There was the Raymond Chandler that other people saw, living, sometimes only partly living, breathing, eating—and frequently drinking. Quiet, studious and courteous when sober; quarrelsome and curmudgeonly when drunk.
Personally I am sensitive and even diffident. At times I am extremely caustic and pugnacious, at other times very sentimental. I am not a good mixer because I am very easily bored, and to me the average never seems good enough, in people or in anything else.
—Letter to Hamish Hamilton—November 10, 1950
I am one of those people who have to be known exactly the right amount to be liked. I am standoffish with strangers, a form of shyness which whiskey cured when I was still able to take it in the requisite quantities. I am terribly blunt, having been raised in that English tradition which permits a gentleman to be almost infinitely rude if he keeps his voice down.
My character is an unbecoming mixture of outward diffidence and inward arrogance.
I am not a completely amiable character any more than I am a facile and prolific writer. I do most things the hard way, and I suffer a good deal over it.
I am, as a matter of fact, rather a supercilious person in many ways. I shouldn’t be at all surprised if it shows in what I write.
I never sulk. I am never huffy. Sometimes, I admit, I can be pretty irritable, but this is perhaps more the fault of a nervous temperament than of any innate vice.
There was the Raymond Chandler of the copious correspondence. Reflective, introspective, reaching out to anyone who would answer and play pen pal. The letters—as someone said—were “the conversations of a lonely man.”
“You got a friend somewhere who might like to hear your voice?” Marlowe asks rhetorically in The Little Sister.
I don’t know why I write so many letters. I guess my mind is just too active for my own good … It’s true that in letters I sometimes seem to have been more penetrating than in any other kind of writing … as I re-read some of them, I am really astonished … at the facility of expression and the range of thought I seemed to show even when I was only a struggling beginner …
Some are analytical, some are a bit poetical, some sad, and a good many caustic or even funny. They reveal, I suppose, a writer’s reaction to his early struggles and later his attempts to ward off the numerous people who exploit him in some way.
—Letter to Hamish Hamilton—May 16, 1957
I have too much in me that never gets a chance to get said. It’s probably not worth saying but then that doesn’t help me to realize that.

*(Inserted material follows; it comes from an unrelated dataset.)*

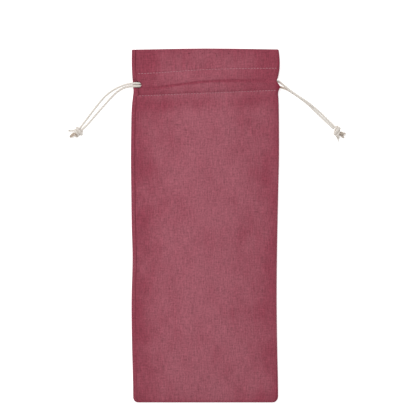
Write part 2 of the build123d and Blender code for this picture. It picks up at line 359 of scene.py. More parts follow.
# %% [markdown]
# ## Cotton cord
#
# The cord is three plies twisted together, a little over 2 mm thick. Its tube is a profile carried
# along the line: a circle with three shallow grooves, turned as it goes, which is what twisting does
# to the plies. The fibres are too fine to model, so they are a bump in the material.

# %% Cord material
CORD_COLOUR = (0.745, 0.70, 0.645, 1.0)
CORD_GROOVE_SHADE = (0.50, 0.455, 0.41, 1.0)
CORD_SOIL_AND_SHADE = (0.47, 0.36, 0.27, 1.0)


def cord_material():
    """Off-white cotton: fibres along the twist, painted shade in the grooves, and a brown tint that is
    painted shade beside the exits and soil on the knots and cut ends.
    """
    material, surface = begin("cotton_cord")
    around = surface.part(0)
    along = surface.part(1)
    groove = surface.shade("groove")
    # a brown tint: painted shade beside the exits, soil on the knots and cut ends
    soil_and_shade = surface.shade("soil_and_shade")
    fibres = surface.noise(0.22, 1.6, 3.0)
    patches = surface.noise(4.0, 9.0)
    twist = (around * (PER_MM * 7.0) + along * (PER_MM * 5.2)).math("SINE")
    # painted shade: the cord's colour is darker in the grooves between its plies
    groove_shaded = groove.mix(CORD_COLOUR, CORD_GROOVE_SHADE)
    soiled_and_shaded = (soil_and_shade * (patches * 0.6 + 0.7)).mix(groove_shaded, CORD_SOIL_AND_SHADE)
    tone = fibres * 0.22 + patches * 0.14 + 0.82
    colour = soiled_and_shaded.scaled(tone)
    height = fibres * 0.6 + twist * 0.25
    bump = height.bump(0.5, 0.0002)
    return end(material, surface, {
        "Base Color": colour,
        "Roughness": fibres * 0.1 + 0.82,
        "Normal": bump,
        "Sheen Weight": 0.3,
        "Specular IOR Level": 0.25,
    })


cotton_cord = cord_material()
print("cord material ready")

# %% [markdown]
# A tube needs a direction to count its angle from. Carrying the last ring's sideways direction over to
# the next keeps the tube from twisting by itself, however the line turns.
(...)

I’m afraid this letter may seem to you too personal. If so, may you forgive me? Sometimes I feel terribly alone.
—Letter to Edward Weeks—February 27, 1957
Then there was Chandler-as-Marlowe—the tough, incorruptible man who saw society’s flaws, accepted them with a wry shrug and a slug of booze and rose above them. For much of his professional life Marlowe was his ideal self, and the identification became so total that it was sometimes diffic
ult to know who was talking—even though Chandler himself liked to deny it.
As Chandler’s life began to unravel, Marlowe softened, too.
Something inside me had gone sour … No feelings at all was exactly right. I was as hollow as the spaces between the stars.
—The Long Goodbye
In and of itself it was an incestuous process and a story that should have been written—by someone else.
Finally, there was Chandler–as–Roger Wade—the self-destructive, loquacious writer. The bad Chandler. As Marlowe began to rust around the edges, like a knight in armor that’s been left out in the rain one time too many—as Chandler might have said, though better—Chandler found a new home for his increasing sourness and cynicism in the character of Wade, who briefly spars with Marlowe in The Long Goodbye.
The Long Goodbye. Hamish Hamilton, London, 1953. (illustrations credit 9.1)
In an earlier book Wade would have provided the opportunity for Chandler to take a more or less objective swing at literary pretension. Here he is not so much writing about writers as about himself: “He was a weak man, unreconciled, frustrated, but understandable.”
Chandler-Marlowe, however, can see a glimmer of hope. He tells Mrs. Wade that, despite all his faults, Wade is “a guy who can take a long hard look at himself and see what is there. It’s not a very common gift. Most people go through life using up half their energy trying to protect a dignity they never had.”